Relationship Girl...

I think that sometimes in relationships we get so caught up. We get caught up in the emotion, the excitement, that we push things to go faster then they should. We fall deeper and faster then is natural. We start to envision our life with this person. Our future. And before we know it not having them in that picture is scary.

I have stayed in many relationships that I knew were not right because it was too painful to think of my life without them. I held on to pieces and a thoughts of how I thought things could be. In the back of my mind I knew there would be an end. But it seemed it would be easier to deal with that heartbreak later, maybe it would hurt less then.

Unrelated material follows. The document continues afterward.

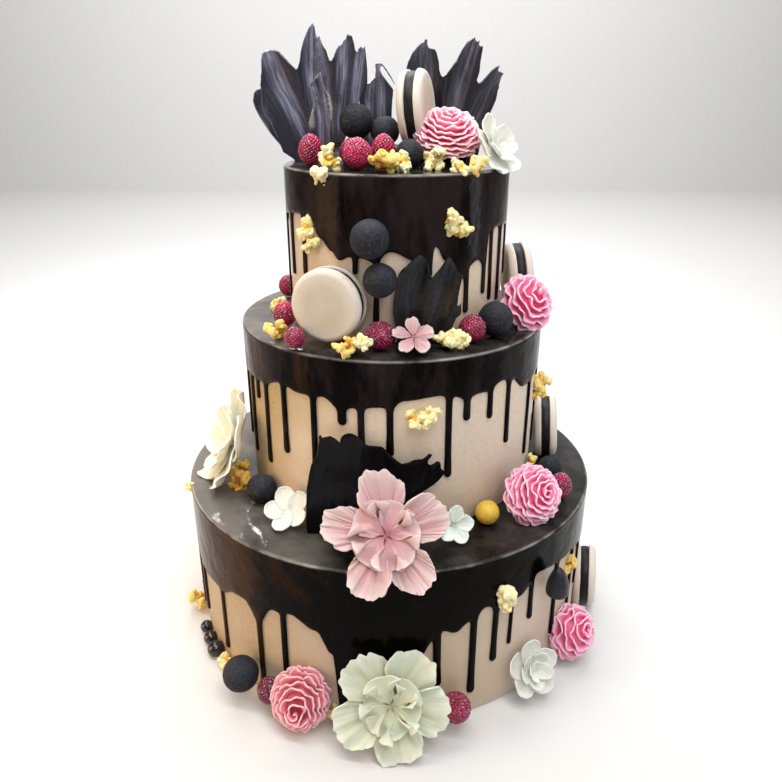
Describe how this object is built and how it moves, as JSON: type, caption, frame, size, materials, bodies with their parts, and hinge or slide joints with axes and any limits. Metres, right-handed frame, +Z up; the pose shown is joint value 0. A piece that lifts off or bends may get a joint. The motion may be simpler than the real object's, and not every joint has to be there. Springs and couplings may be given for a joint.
{
  "type": "tiered cake",
  "caption": "Round tiered celebration cake, glazed with dark chocolate drips and dressed with shards, macarons, berries, popcorn and sugar flowers.",
  "frame": {"origin": "centre of the flat bottom of the lowest tier", "axes": "+Z up through the tiers, -Y towards the dressed front, +X to the right of someone who faces the front"},
  "size_m": [0.3311, 0.3578, 0.4268],
  "materials": {
    "buttercream": "smooth satin buttercream, pale beige pink",
    "glaze": "wet-looking dark chocolate glaze, high gloss",
    "shard": "brushed satin chocolate, charcoal",
    "truffle": "dusty matte chocolate, blue black",
    "drop": "satin dark chocolate",
    "gold": "dusty yellow",
    "macaron": "matte cream shell",
    "raspberry": "moist deep crimson",
    "ruffle": "matte pink icing",
    "blush": "matte pale pink sugar paste",
    "ivory": "matte ivory sugar paste",
    "mint": "matte greenish white sugar paste"
  },
  "bodies": {
    "root": {"tier_bottom": "buttercream", "tier_middle": "buttercream", "tier_top": "buttercream", "glaze_bottom": "glaze", "glaze_middle": "glaze", "glaze_top": "glaze", "chocolate_drop": "drop", "gold_ball": "gold", "macaron_back": "macaron", "macaron_foot_right": "macaron", "macaron_lower_right": "macaron", "macaron_middle_left": "macaron", "macaron_middle_right": "macaron", "macaron_top": "macaron", "mint_blossom": "mint", "pink_blossom": "blush", "pink_blossom_back": "blush", "pink_flower": "blush", "raspberry_back": "raspberry", "raspberry_foot_left": "raspberry", "raspberry_foot_right": "raspberry", "raspberry_lower_right": "raspberry", "raspberry_middle_back": "raspberry", "raspberry_middle_front": "raspberry", "raspberry_middle_left": "raspberry", "raspberry_middle_low": "raspberry", "raspberry_middle_right": "raspberry", "raspberry_top_back": "raspberry", "raspberry_top_front": "raspberry", "raspberry_top_left": "raspberry", "raspberry_top_middle": "raspberry", "ruffle_back": "ruffle", "ruffle_foot_left": "ruffle", "ruffle_foot_right": "ruffle", "ruffle_lower": "ruffle", "ruffle_middle": "ruffle", "ruffle_top": "ruffle", "shard_lower": "shard", "shard_middle": "shard", "shard_top_front": "shard", "shard_top_left": "shard", "shard_top_middle": "shard", "shard_top_right": "shard", "shard_top_side": "shard", "truffle_back": "truffle", "truffle_foot_left": "truffle", "truffle_lower_left": "truffle", "truffle_lower_right": "truffle", "truffle_middle_right": "truffle", "truffle_side_high": "truffle", "truffle_side_low": "truffle", "truffle_top_front": "truffle", "truffle_top_left": "truffle", "truffle_top_middle": "truffle", "white_blossom_back": "ivory", "white_blossom_foot": "ivory", "white_blossom_left": "ivory", "white_flower_foot": "ivory", "white_flower_left": "ivory", "white_flower_top": "ivory"}
  },
  "joints": []
}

Now for the ironic part...

I have always been in relationships. I am a "relationship girl". But I also have a huge fear of commitment. I am okay with having a boyfriend. I am okay talking about the future. But once that future becomes more of a reality I get uncomfortable. This leads to me dating emotionally unavailable people. Yes in my heart I want to find that man. The one that makes me feel secure, loved, beautiful, treats me like a princess and all of that. But then there is this other part of me that struggles with giving myself to a person like that. I have no problem giving everything to someone that isn't good for me. The one that doesn't give me the attention I need. Makes me feel insecure and gives me anxiety. Maybe somewhere in my subconscious I feel like this is "safe" because I know there has to be an end to the relationship...

True relationships grow. It is a gradual process. In the beginning it is hard to see this clearly.

This time...I am going to try it the other way. This time I am going to give myself to someone that gives themselves back to me and I am going to do it slowly...letting it grow.